>> Begin
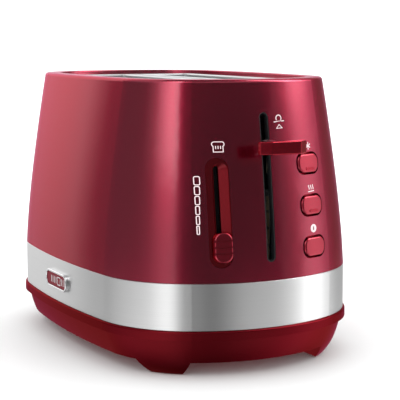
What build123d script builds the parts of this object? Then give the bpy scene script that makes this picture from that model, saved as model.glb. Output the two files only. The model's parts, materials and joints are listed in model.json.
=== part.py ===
from build123d import *
import math
import os

# Pop-up toaster with two bread slots side by side, a lever on one end face and a brushed steel band.
# Millimetres. X runs along the toaster from its rear end to its lever end, Y across it, Z up from the worktop.
# The long side that carries the badge faces -Y. The origin lies on the worktop under the middle of the whole
# toaster, lever knob and tray grip included, and lengths along X are counted from the middle of its body.

# ---------------------------------------------------------------- driving dimensions
overall_height = 190.0
half_length = 138.8  # body centre to the end face, at the band
half_width = 92.8  # body centre to the long side, at the band
side_arc = 628.0  # plan radius of the long sides
end_arc = 112.0  # plan radius of the end faces
corner_arc = 69.7  # plan radius of the corners between them
band_low = 32.0
band_high = 62.2
band_sheet = 1.0
shell_low = 62.4  # bottom of the visible shell
rim_inset = 16.2  # how far the rim stands inside the band's outline
barrel_power = 1.33  # curvature of the shell's side between band and rim
shell_wall = 2.6
ring_width, ring_thickness = 11.0, 3.0  # flat ring round the recessed deck
lip_proud = 1.4  # how far the base's lip stands outside the band
lip_low = 25.8
floor_low, floor_high = 9.7, 12.2  # floor of the base moulding
foot_bottom = 0.6  # the rubber pads stand this far out of the feet
lever_reach = 156.0  # body centre to the front of the lever knob
rear_reach = 146.0  # body centre to the tip of the crumb tray's grip
body_x = (rear_reach - lever_reach) / 2

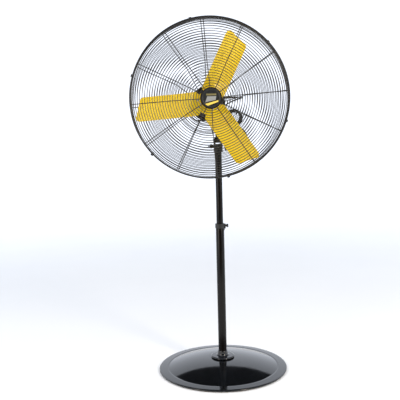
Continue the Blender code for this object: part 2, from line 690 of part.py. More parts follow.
def guard_profile(face_y, hub_radius, crown):
    """(radius, y) stations of one guard from its hub ring to its rim, and for each of them
    whether a ring runs between it and the next one."""
    sign = 1 if face_y > RIM_Y else -1
    rim_inside = RIM_Y + sign * 0.0005
    rim_outside = rim_inside + sign * 0.0060
    reach = CAGE_RADIUS - 0.0020 - SHOULDER_RADIUS
    drop = abs(face_y - rim_outside) * 0.72

    def face(radius):
        return face_y + sign * crown * (1 - (radius / SHOULDER_RADIUS) ** 2)

    radii = [hub_radius, hub_radius + HUB_RING_WIDTH]
    for radius in BAND_RADII:
        radii += [radius - GUARD_STRIP / 2, radius + GUARD_STRIP / 2]
    stations = [(radius, face(radius)) for radius in radii]
    rings = [True, False] * (len(radii) // 2)
    for step, ring in ((0.0, False), (0.45, True), (0.58, False), (1.0, False)):
        angle = step * math.pi / 2
        radius = SHOULDER_RADIUS + reach * math.sin(angle)
        stations.append((radius, face_y - sign * drop * (1 - math.cos(angle))))
        rings.append(ring)
    stations += [(CAGE_RADIUS - 0.0005, rim_outside), (CAGE_RADIUS, rim_inside)]
    rings.append(True)
    return stations, rings


def make_guard(name, face_y, hub_radius, crown, hub_centre, head):
    """A net of ribs and rings, made as a sheet with openings and then thickened. Its hub ring
    has its own centre."""
    stations, rings = guard_profile(face_y, hub_radius, crown)
    bm = bmesh.new()
    rows = []
    for radius, y in stations:
        in_hub = radius <= hub_radius + HUB_RING_WIDTH
        shift_x = hub_centre[0] - CAGE_X if in_hub else 0.0
        shift_z = hub_centre[1] - CAGE_Z if in_hub else 0.0
        half = math.asin(RIB_WIDTH / 2 / radius)
        row = []
        for index in range(RIB_COUNT):
            rib = FIRST_RIB + math.tau * index / RIB_COUNT
            span = math.tau / RIB_COUNT - 2 * half
            for angle in (rib - half, rib + half, rib + half + span / 3, rib + half + 2 * span / 3):
                x = radius * math.cos(angle) + shift_x
                z = radius * math.sin(angle) + shift_z
                row.append(bm.verts.new((x, y, z)))
        rows.append(row)
    count = len(rows[0])
    for inner, outer, ring in zip(rows, rows[1:], rings):
        for column in range(count):
            if not ring and column % 4:
                continue
            after = (column + 1) % count
            bm.faces.new((inner[column], inner[after], outer[after], outer[column]))
    loose = [vert for vert in bm.verts if not vert.link_faces]
    bmesh.ops.delete(bm, geom=loose, context="VERTS")
    guard = add_object(name, bm, "wire_black", (CAGE_X, 0, CAGE_Z), head)
    solid = guard.modifiers.new("thickness", "SOLIDIFY")
    solid.thickness = GUARD_THICKNESS
    solid.offset = 0.0
    return guard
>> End
* **SHORT EXERCISE**
Copy out exactly the lines running from the one with "Continue the Blender" to the one with "return face_y +", including both ends, and nothing more.

* **RESPONSE TO THIS TASK**
Continue the Blender code for this object: part 2, from line 690 of part.py. More parts follow.
def guard_profile(face_y, hub_radius, crown):
    """(radius, y) stations of one guard from its hub ring to its rim, and for each of them
    whether a ring runs between it and the next one."""
    sign = 1 if face_y > RIM_Y else -1
    rim_inside = RIM_Y + sign * 0.0005
    rim_outside = rim_inside + sign * 0.0060
    reach = CAGE_RADIUS - 0.0020 - SHOULDER_RADIUS
    drop = abs(face_y - rim_outside) * 0.72

    def face(radius):
        return face_y + sign * crown * (1 - (radius / SHOULDER_RADIUS) ** 2)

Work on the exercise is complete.